If you want a second set of eyes on your offer plan or help prioritizing inspections and timelines, reach out. Our team is happy to walk you through options, coordinate due diligence, and tailor a strategy to your goals. Ready to move forward with confidence? Connect with Tim Alford to Schedule a Free Home Strategy Call.
FAQs
Can a seller force me to remove contingencies in California?
- No. Removal is your contractual decision, but sellers can counter with shorter deadlines. If you remove a contingency and later cancel for that reason, you may risk your deposit.
Does a lender pre-approval replace the loan contingency?

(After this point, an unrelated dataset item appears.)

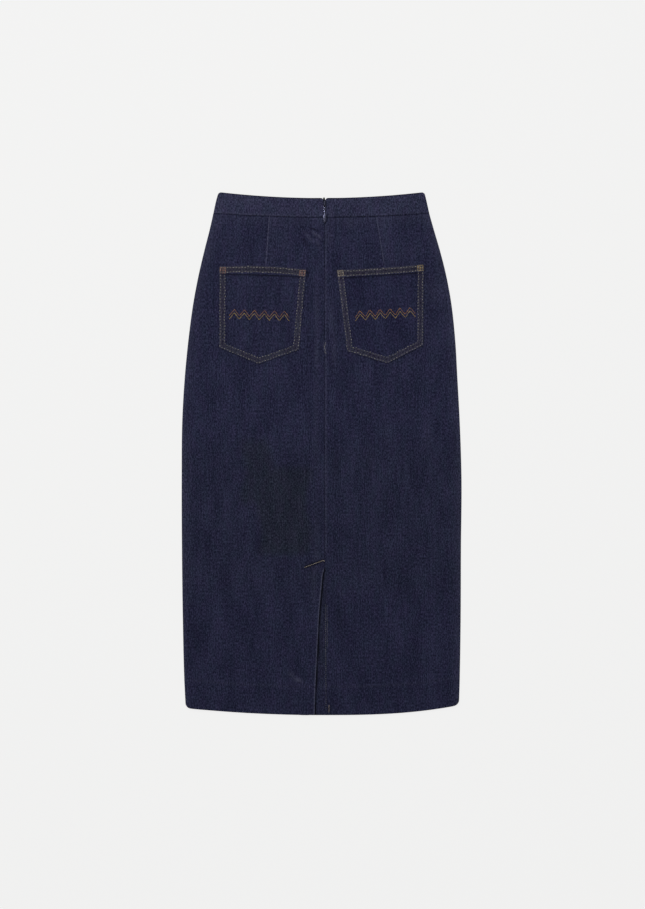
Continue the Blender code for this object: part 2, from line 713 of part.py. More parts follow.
def zip_seat(y):
    """Height of the top of the zip's tapes and chain, a gap under the cloth that covers them."""
    on_panel = back_top(CENTRE_BACK, np.minimum(y, seam_y(CENTRE_BACK))) - LIP - CLOTH
    on_band = band_top(CENTRE_BACK) - BAND
    return on_panel + (on_band - on_panel) * ease(seam_y(CENTRE_BACK) - y, 8 * MM) - SEAM_GAP


def zip_rows():
    """y of the rows of the tapes and the chain, from the slider down to just past the zip's end."""
    seam = float(seam_y(CENTRE_BACK))
    slider_end = SLIDER_Y - SLIDER_LENGTH / 2
    upper = [slider_end - 1 * MM, slider_end - 4 * MM, seam, seam - 8 * MM]
    lower = np.linspace(seam - 24 * MM, ZIP_END_Y - 4 * MM, 7)
    return np.concatenate([upper, lower])[:, None]


def zip_tapes(collection):
    """The two tapes, which meet above the slider and stand back from its body beside it."""
    slider_top = SLIDER_Y + SLIDER_LENGTH / 2
    above = [top_y(CENTRE_BACK) - TAPE_END, slider_top + SEAM_GAP, slider_top]
    y = np.concatenate([np.array(above)[:, None], zip_rows()])
    inner_edge = np.where(y > slider_top, SEAM_GAP / 2, TAPE_INNER)
    share = np.linspace(0, 1, 4)[None, :]
    top = zip_seat(y)
    for name, side in (("zip_tape_left", -1), ("zip_tape_right", 1)):
        x = CENTRE_BACK + side * (inner_edge + (TAPE_OUTER - inner_edge) * share)
        make_wall(name, grid(x, y, top), grid(x, y, top - TAPE_THICK), zip_tape(), collection)


def zip_chain(collection):
    """The closed coil, from the slider down to the zip's end, as one flat bar."""
    y = zip_rows()
    x = CENTRE_BACK + CHAIN_HALF * np.array([-1, -0.5, 0.5, 1])[None, :]
    crown = CHAIN_CROWN * np.array([1, 0, 0, 1])[None, :]
    top = zip_seat(y)
    make_wall("zip_chain", grid(x, y, top - crown), grid(x, y, top - CHAIN_THICK), zip_tape(), collection)


def zip_slider(collection, cutters):
    """A flange under the tapes, a narrow body in the gap between the band's ends, and an arch on top."""
    body_top = PULL_Z - BODY_UNDER_PIVOT
    height = body_top - FLANGE_Z
    flange_size = (FLANGE_WIDTH, SLIDER_LENGTH, FLANGE_THICK)
    flange = box_mesh(flange_size, (CENTRE_BACK, SLIDER_Y, FLANGE_Z), 0.15 * MM)
    body_size = (SLIDER_WIDTH, SLIDER_LENGTH - 0.8 * MM, height)
    body = box_mesh(body_size, (CENTRE_BACK, SLIDER_Y, FLANGE_Z + height / 2), 0.3 * MM)
    upright = Matrix(((0, 0, 1, 0), (1, 0, 0, 0), (0, 1, 0, 0), (0, 0, 0, 1)))
    turn = Matrix.Translation((CENTRE_BACK, SLIDER_Y, body_top)) @ upright
    outlines = [[(a * MM, b * MM) for a, b in outline] for outline in (ARCH, ARCH_HOLE)]
    arch = outline_mesh(outlines, ARCH_WIDTH, turn)
    slider = place("zip_slider", flange, zip_enamel(), collection)
    unite(slider, [body, arch], cutters)


def zip_pull(collection):
    """The drop-shaped tab. It turns on its cross-bar, which lies under the slider's arch."""
    turns = np.linspace(0, -math.pi, 13)
    tip = [(BELLY * math.cos(t), BELLY - PULL_LENGTH + BELLY * math.sin(t)) for t in turns]
    right = [(SHOULDER, BAR_HALF), (SHOULDER, -EYE_LENGTH - 1 * MM), (NECK, -EYE_LENGTH - 5 * MM)]
    left = [(-a, b) for a, b in reversed(right)]
    eye = [(-EYE_HALF, -BAR_HALF), (-EYE_HALF, -EYE_LENGTH), (EYE_HALF, -EYE_LENGTH), (EYE_HALF, -BAR_HALF)]
    mesh = outline_mesh([[*right, *tip, *left], eye], PULL_THICK, Matrix.Identity(4))
    pull = place("zip_pull", mesh, zip_enamel(), collection)
    pull.location = (CENTRE_BACK, PULL_Y, PULL_Z)


# ---- The skirt -----------------------------------------------------------------------------------------


def main():
    """Builds the skirt: the cloth from the floor up, then the zip."""
    for obj in list(bpy.data.objects):
        bpy.data.objects.remove(obj)
    collection = bpy.data.collections.new("denim_skirt")
    cutters = bpy.data.collections.new("cutters")
    bpy.context.scene.collection.children.link(collection)
    bpy.context.scene.collection.children.link(cutters)
    front_panel(collection)
    back_panels(collection)
    front_band(collection)
    back_band("band_back_left", -1, collection)
    back_band("band_back_right", 1, collection)
    for name in POCKETS:
        pocket(name, collection)
    zip_tapes(collection)
    zip_chain(collection)
    zip_slider(collection, cutters)
    zip_pull(collection)


main()
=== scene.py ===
# %% [markdown]
# # A denim pencil skirt, laid flat on its front
#
# The skirt lies with its back side up: two back panels, a waistband, two patch pockets, a hidden zip and a
# vent at the hem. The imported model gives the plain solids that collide. This file dresses them: each piece
# of cloth becomes a finer wall of the same form with its folds, seams and weave, and gets its sewing.
#
# Every shape here is worked out the same way: a grid of x and y, and a height for each point of it. All
# lengths are in millimetres, as a maker writes them, and become metres where a mesh is made.

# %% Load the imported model
import math
from types import SimpleNamespace

import bpy
import numpy as np
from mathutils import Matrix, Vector


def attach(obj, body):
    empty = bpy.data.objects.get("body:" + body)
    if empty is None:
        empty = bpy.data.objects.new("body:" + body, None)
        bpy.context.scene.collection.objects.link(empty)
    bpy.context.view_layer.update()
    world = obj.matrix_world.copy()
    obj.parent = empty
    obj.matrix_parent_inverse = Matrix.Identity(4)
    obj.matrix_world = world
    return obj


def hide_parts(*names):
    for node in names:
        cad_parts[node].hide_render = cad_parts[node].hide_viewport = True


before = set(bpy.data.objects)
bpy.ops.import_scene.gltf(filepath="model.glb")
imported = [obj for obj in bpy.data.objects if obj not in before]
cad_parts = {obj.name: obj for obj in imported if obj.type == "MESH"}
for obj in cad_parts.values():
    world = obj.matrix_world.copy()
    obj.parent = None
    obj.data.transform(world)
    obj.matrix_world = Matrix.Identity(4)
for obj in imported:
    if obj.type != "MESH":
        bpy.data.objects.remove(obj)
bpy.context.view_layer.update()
MM = 0.001

# %% [markdown]
# ## The outline
#
# A skirt that lies flat is narrow at the waist, widest at the thigh and a little narrower at the hem. A
# pattern maker writes that down as widths at a few heights and draws one smooth line through them. The hem
# and the waist are curves too: both hang lower in the middle than at the sides.

# %% The skirt's measures
WAIST_Y = 435.8  # the waist's top corners
HEM_Y = -435.2  # the hem in the middle
HEM_HALF = 225.6  # from the middle to a corner of the hem
SEAM_Y = 400.5  # the waistband's seam at the sides
CENTRE_BACK = 5.0
CLOTH = 1.0  # one layer
HEM_DEPTH = 46.0
SEAM_GAP = 0.3  # between two pieces that a seam joins
SIDE_ROLL = 5.5  # how far in from its side the skirt turns over

# below the waist, left half width and right half width
HALF_WIDTHS = np.array([
    (0, 171.6, 171.2), (17, 176.3, 175.3), (35, 180.2, 179.3), (63, 186.5, 187.1), (96, 194.8, 196.6),
    (130, 202.8, 205.3), (180, 212.6, 215.0), (246, 221.6, 222.4), (313, 228.1, 226.3), (380, 232.0, 229.9),
    (480, 233.1, 233.1), (596, 232.7, 232.2), (713, 231.2, 231.7), (813, 228.7, 230.1), (872, 225.6, 228.2),
])


# %% Lines of the outline
def smooth_line(knots, values, at):
    """A smooth line through a table's points.

    Between two knots it is the cubic a(1+2t)(1-t)^2 + m t(1-t)^2 + b t^2(3-2t) + n t^2(t-1), where m and n
    are the slopes that the neighbouring points give.
    """
    slopes = np.gradient(values, knots)
    piece = np.clip(np.searchsorted(knots, at) - 1, 0, len(knots) - 2)
    span = knots[piece + 1] - knots[piece]
    t = np.clip((at - knots[piece]) / span, 0, 1)
    start = values[piece] * (1 + 2 * t) * (1 - t) ** 2 + slopes[piece] * span * t * (1 - t) ** 2
    end = values[piece + 1] * t**2 * (3 - 2 * t) + slopes[piece + 1] * span * t**2 * (t - 1)
    return start + end


def ease(distance, reach):
    """1 up to distance 0, 0 from reach on, and 1 - t^2(3 - 2t) between."""
    t = np.clip(distance / reach, 0, 1)
    return 1 - t * t * (3 - 2 * t)


def near(distance, half, reach):
    """1 up to half on either side of a line, easing to 0 over the next reach."""
    return ease(np.abs(distance) - half, reach)


def half_width(y, side):
    """Half width of the skirt at y, on the left (-1) or the right (1)."""
    return smooth_line(HALF_WIDTHS[:, 0], HALF_WIDTHS[:, 1 if side < 0 else 2], WAIST_Y - y)


def hem_y(x):
    """y of the hem: it rises as the square of x on the left and as |x|^2.8 on the right."""
    share = np.abs(x) / HEM_HALF
    return HEM_Y + np.where(np.asarray(x) < 0, 11.6 * share**2, 16.2 * share**2.8)


def seam_y(x):
    """y of the waistband's seam, a parabola 6.7 mm deep."""
    return SEAM_Y - 6.7 * (1 - (x / 180.2) ** 2)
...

- Not entirely. A pre-underwritten approval that verifies income, assets, and credit reduces risk, but final approval usually still depends on appraisal and clear title.
If the appraisal is low in San Jose, do I have to cover the gap?
- Only if you agree to do so, such as with a capped appraisal gap clause. Otherwise, you can try to renegotiate or cancel if protected by an appraisal contingency.
Are home-sale contingencies accepted in competitive Silicon Valley markets?
- They are less common. Sellers may reject them or require tight deadlines, higher deposits, or proof of backup funds to reduce risk.
Should a first-time buyer waive inspection or loan contingencies?
- Generally not. Consider waivers only if you fully understand the risks, have strong cash reserves, and have done independent due diligence with professionals.